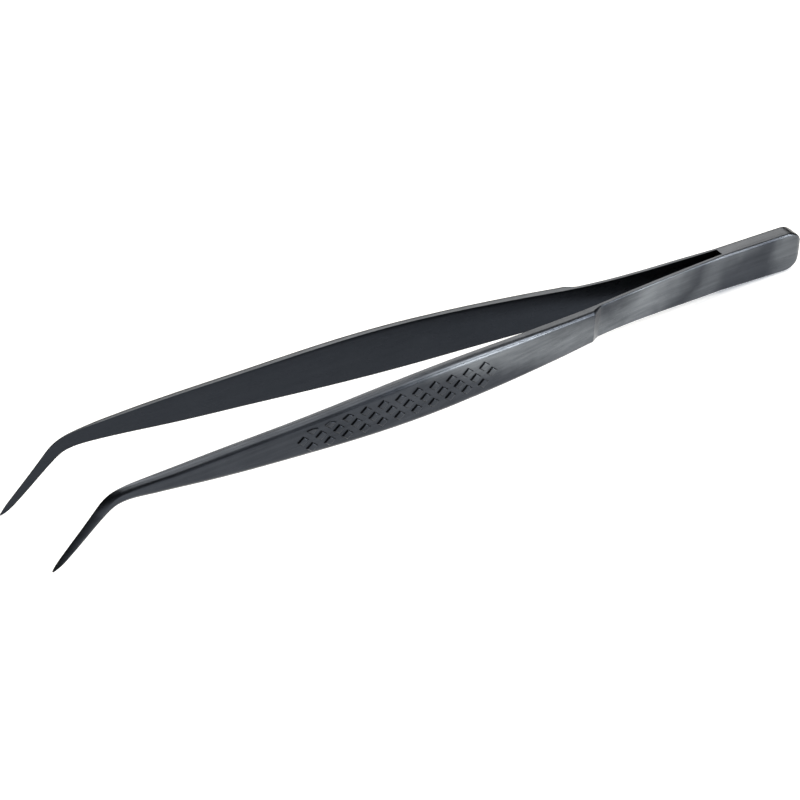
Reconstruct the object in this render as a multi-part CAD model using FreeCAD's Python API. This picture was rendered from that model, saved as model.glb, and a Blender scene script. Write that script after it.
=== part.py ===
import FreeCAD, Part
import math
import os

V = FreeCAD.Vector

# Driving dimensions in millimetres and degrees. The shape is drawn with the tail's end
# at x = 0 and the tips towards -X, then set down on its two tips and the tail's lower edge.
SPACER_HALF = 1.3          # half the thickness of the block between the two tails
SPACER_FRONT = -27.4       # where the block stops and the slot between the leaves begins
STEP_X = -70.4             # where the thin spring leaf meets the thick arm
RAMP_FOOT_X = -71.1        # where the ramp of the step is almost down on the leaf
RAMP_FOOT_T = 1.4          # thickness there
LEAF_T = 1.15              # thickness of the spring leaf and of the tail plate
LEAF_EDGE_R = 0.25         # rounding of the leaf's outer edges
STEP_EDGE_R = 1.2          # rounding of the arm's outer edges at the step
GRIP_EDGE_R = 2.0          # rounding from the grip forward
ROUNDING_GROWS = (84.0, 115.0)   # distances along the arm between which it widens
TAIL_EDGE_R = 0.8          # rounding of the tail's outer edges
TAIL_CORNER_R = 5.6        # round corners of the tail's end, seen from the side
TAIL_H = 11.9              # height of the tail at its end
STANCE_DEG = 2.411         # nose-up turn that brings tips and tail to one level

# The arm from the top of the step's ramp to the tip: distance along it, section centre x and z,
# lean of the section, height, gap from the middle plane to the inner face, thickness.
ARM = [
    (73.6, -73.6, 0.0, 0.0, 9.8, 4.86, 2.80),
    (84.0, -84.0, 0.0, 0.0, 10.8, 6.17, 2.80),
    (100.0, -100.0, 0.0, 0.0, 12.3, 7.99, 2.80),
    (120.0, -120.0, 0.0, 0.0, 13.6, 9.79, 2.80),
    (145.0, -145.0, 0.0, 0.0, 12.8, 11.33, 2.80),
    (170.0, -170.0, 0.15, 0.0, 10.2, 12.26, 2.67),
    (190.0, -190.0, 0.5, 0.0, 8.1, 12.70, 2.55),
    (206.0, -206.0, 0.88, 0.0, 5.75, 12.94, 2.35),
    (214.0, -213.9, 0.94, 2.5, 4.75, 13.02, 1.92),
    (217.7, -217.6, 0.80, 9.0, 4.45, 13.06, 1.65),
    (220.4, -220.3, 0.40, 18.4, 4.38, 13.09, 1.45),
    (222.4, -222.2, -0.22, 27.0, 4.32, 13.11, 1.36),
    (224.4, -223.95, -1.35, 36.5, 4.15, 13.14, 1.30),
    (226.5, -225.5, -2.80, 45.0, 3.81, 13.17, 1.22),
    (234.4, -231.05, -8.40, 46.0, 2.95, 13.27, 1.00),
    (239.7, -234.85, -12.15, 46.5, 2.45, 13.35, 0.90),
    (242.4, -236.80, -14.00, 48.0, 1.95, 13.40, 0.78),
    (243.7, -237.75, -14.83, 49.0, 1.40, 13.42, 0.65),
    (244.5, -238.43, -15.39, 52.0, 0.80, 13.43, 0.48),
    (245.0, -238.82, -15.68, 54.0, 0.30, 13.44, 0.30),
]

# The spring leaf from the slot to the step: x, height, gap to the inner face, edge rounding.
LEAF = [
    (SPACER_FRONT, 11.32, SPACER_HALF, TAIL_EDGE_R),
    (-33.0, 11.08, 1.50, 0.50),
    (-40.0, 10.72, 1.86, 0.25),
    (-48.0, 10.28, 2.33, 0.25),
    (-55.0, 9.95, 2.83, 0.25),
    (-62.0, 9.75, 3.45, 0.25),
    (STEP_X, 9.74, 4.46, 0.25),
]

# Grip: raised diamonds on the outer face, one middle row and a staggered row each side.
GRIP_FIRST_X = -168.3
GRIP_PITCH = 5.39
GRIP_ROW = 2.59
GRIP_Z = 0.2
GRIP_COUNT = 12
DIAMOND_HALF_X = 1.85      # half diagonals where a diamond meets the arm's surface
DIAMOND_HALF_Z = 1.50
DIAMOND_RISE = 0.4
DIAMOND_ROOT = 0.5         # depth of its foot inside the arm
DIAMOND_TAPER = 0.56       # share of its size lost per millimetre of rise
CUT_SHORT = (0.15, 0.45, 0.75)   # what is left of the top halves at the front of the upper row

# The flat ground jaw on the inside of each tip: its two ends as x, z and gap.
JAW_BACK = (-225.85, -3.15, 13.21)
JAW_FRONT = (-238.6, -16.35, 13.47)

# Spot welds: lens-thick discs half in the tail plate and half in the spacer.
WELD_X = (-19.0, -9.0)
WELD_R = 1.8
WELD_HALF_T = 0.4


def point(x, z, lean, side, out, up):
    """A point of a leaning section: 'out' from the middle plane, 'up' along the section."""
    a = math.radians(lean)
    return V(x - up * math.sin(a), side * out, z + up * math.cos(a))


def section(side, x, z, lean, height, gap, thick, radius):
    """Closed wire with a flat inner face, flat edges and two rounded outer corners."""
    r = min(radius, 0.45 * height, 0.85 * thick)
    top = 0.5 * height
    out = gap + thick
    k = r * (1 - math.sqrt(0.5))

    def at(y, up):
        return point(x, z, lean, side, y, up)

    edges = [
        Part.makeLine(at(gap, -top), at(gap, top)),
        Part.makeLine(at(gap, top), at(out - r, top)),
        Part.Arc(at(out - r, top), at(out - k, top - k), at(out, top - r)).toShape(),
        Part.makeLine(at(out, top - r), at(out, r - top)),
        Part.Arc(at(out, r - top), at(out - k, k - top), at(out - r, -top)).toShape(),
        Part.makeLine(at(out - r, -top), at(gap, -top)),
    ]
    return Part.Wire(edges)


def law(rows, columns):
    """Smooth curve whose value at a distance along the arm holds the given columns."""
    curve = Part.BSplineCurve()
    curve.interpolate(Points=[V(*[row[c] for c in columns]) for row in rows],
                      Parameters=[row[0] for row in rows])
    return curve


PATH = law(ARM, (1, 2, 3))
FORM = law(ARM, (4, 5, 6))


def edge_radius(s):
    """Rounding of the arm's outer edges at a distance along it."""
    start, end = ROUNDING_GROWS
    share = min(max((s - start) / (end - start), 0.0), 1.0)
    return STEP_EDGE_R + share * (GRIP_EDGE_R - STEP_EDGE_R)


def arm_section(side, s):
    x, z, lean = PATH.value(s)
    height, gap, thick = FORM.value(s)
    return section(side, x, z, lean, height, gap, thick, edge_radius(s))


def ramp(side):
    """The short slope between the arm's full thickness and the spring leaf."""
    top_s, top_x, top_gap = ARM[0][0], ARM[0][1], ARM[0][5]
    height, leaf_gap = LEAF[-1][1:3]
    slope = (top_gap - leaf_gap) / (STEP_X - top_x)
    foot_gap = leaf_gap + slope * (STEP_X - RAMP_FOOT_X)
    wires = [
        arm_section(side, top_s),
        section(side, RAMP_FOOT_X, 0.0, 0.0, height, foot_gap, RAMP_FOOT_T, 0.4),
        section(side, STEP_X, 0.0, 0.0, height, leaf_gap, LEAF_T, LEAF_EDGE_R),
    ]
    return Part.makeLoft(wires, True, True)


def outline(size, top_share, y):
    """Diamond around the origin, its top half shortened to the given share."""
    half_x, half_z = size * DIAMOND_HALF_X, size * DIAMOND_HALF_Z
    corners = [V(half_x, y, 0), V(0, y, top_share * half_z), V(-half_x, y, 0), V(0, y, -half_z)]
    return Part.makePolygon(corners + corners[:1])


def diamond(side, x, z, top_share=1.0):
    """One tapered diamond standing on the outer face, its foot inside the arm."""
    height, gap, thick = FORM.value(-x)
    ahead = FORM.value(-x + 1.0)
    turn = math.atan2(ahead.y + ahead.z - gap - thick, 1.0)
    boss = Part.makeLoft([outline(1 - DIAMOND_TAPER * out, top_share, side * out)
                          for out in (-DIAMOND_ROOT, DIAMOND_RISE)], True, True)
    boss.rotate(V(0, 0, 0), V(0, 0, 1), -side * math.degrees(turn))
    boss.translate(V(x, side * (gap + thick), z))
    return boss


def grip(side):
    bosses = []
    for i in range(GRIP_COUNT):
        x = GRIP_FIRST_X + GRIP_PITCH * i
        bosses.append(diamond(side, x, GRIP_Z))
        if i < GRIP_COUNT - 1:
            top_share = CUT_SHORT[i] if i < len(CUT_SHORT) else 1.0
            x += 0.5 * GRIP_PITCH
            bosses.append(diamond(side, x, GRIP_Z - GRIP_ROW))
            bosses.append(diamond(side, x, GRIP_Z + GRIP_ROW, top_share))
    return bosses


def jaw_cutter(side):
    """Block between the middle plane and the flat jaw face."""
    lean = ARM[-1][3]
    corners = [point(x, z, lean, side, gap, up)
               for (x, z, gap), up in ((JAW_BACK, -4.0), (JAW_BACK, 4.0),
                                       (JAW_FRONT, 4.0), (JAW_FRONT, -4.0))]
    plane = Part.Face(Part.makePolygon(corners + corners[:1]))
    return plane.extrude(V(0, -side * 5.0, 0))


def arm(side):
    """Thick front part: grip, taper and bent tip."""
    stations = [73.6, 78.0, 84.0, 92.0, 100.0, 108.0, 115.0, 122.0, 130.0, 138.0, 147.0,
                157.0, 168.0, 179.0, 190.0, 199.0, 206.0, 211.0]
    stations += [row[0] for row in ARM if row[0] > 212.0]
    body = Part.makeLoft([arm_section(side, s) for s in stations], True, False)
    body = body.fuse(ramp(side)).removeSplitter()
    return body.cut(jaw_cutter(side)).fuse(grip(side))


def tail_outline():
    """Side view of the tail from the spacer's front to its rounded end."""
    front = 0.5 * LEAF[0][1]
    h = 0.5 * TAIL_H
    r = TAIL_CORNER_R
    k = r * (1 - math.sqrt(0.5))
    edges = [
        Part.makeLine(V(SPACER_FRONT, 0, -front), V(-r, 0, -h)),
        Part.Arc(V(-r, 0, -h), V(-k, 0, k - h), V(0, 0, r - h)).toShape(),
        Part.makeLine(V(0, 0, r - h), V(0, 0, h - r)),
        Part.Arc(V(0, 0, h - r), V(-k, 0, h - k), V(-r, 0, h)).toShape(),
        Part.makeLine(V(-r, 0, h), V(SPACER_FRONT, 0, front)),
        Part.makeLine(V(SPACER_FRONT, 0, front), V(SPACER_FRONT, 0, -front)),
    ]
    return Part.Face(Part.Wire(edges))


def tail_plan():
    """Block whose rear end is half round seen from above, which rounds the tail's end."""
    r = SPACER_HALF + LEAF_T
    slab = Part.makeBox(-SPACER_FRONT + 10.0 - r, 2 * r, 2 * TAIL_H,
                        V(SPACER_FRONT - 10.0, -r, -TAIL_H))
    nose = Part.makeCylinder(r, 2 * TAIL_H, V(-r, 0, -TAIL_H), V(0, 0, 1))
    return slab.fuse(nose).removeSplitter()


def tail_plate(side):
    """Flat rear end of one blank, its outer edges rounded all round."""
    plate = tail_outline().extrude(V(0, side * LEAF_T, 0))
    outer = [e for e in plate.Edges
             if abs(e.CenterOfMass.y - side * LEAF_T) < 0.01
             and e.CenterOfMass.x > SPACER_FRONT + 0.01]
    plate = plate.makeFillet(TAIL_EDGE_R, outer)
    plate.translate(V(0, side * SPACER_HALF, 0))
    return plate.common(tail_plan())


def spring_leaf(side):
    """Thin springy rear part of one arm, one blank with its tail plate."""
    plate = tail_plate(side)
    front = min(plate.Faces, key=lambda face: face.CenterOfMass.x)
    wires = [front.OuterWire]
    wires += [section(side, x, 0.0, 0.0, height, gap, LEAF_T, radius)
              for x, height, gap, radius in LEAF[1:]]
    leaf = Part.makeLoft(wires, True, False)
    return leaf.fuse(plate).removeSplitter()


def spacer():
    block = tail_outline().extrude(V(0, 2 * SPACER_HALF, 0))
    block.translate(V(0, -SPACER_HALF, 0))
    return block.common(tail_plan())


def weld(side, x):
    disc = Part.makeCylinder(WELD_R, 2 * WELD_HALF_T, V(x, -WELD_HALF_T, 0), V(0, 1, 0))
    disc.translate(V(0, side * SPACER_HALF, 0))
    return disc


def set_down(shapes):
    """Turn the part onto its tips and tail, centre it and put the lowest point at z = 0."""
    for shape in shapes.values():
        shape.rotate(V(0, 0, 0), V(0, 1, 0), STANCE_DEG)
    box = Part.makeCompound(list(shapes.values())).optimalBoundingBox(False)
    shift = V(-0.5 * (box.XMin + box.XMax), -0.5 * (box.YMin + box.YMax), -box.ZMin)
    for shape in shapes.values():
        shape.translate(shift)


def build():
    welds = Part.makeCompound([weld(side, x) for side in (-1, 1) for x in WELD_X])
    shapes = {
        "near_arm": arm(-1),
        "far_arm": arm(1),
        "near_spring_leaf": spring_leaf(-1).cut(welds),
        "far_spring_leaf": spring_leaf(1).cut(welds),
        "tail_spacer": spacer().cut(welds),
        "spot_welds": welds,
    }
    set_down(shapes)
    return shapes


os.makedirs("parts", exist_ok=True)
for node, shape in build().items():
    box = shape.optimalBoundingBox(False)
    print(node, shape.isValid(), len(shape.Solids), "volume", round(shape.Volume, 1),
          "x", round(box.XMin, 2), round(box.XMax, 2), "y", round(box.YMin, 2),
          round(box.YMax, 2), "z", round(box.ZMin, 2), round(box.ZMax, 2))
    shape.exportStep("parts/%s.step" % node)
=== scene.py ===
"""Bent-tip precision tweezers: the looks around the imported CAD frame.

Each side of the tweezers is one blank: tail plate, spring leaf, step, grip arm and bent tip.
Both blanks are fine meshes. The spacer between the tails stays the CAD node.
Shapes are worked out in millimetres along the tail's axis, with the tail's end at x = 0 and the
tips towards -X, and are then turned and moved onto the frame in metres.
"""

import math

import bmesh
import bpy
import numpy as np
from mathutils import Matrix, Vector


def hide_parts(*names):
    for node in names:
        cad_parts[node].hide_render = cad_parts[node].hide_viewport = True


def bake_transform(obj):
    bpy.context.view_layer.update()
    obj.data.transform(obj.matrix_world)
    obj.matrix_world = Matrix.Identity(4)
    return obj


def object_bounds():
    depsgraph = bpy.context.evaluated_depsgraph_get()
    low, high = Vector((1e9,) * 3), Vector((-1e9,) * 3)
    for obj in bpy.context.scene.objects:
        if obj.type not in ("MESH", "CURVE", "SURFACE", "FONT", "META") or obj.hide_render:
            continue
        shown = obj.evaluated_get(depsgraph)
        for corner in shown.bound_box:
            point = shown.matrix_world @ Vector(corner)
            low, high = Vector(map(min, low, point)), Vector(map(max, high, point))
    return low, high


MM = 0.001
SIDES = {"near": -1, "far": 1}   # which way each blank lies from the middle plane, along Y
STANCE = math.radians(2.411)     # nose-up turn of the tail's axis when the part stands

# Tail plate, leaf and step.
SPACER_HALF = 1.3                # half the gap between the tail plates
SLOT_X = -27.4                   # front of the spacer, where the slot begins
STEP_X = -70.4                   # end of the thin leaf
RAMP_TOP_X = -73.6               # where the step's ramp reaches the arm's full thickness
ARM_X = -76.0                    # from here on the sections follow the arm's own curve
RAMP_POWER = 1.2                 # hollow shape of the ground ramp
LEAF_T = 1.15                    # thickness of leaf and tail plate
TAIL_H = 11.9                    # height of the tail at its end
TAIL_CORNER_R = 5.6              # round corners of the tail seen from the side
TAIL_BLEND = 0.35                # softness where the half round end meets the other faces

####

REQUIREMENTS: Return nothing but the lines from the start of the listing above through the line containing "V = FreeCAD.Vector", exactly as given.

THE ANSWER:
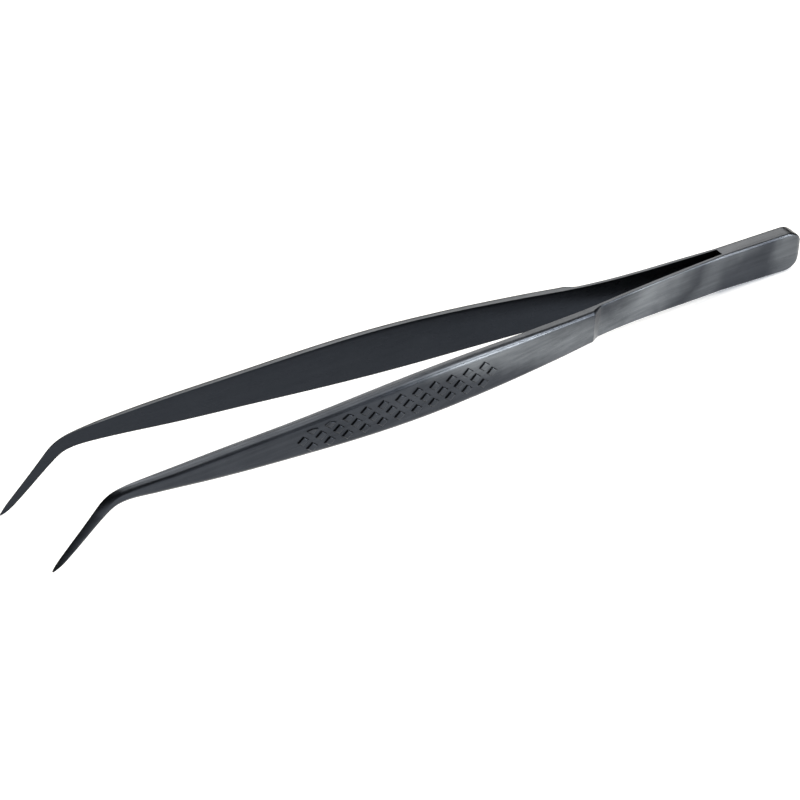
Reconstruct the object in this render as a multi-part CAD model using FreeCAD's Python API. This picture was rendered from that model, saved as model.glb, and a Blender scene script. Write that script after it.
=== part.py ===
import FreeCAD, Part
import math
import os

V = FreeCAD.Vector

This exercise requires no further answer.